Wilbur Ross has joined the board of Bank of Ireland

Wilbur Ross has joined the board of Bank of Ireland

Wilbur Ross has joined the board of Bank of Ireland

Two heavyweight billionaire investors have joined the board of Bank of Ireland, which also named Scottish executive Archie Kane to be its new chairman yesterday.

Bank of Ireland is 15pc state- owned, making it the only big Irish bank not in majority state control following the banking crisis.

Wilbur Ross, whose investment firm WL Ross holds a 9.3pc stake in the bank, and V Prem Watsa, whose Fairfax Financial group has a similar size stake have been appointed non-executive directors of Bank of Ireland with immediate effect.

Both men have been voted on to the board at their own request, by the current directors.

Their decision to join the board in person, rather than appoint nominees, means they will have a far more hands-on role at the bank than many market watchers had expected when they took stakes last year.

High profile

Mr Ross is a high-profile US banking investor with a personal fortune estimated to be worth around €1.7bn.

He has been outspoken in his views that the Irish economy will recover from the financial crisis.
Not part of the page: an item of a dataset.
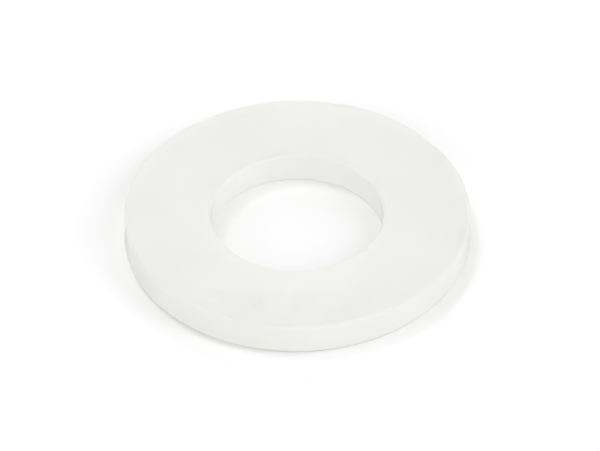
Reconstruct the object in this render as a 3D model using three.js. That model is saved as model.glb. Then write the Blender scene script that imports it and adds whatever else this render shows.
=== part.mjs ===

Canada-based V Prem Watsa has a lower profile, but is estimated to be even wealthier with a €3bn personal fortune, according to some estimates.

As head of Fairfax Financial Holdings he controls a significant stake in Bank of Ireland, where he invested alongside US partner Kennedy Wilson last year.

Bank of Ireland is not his only Irish investment. Earlier this month Fairfax and Kennedy Wilson closed a €40m deal to buy the Alliance Building, an apartment block in Dublin's Gasworks.

Lloyds director

Bank of Ireland has also appointed former Lloyds Banking Group director Archie Kane to its board.

He will replace current chairman Pat Molloy, who is stepping down at the end of the month after three years on the board, where he has overseen two recapitalisations that raised over €8bn from state and private sector funds to secure the viability of the bank.

Scotland-born Mr Kane retired as a director of UK banking giant Lloyds last year.

The appointment means all three of the remaining Irish banks will have a UK-born and UK-based chairman.

Shares in Bank of Ireland were little changed yesterday at 9.3c each.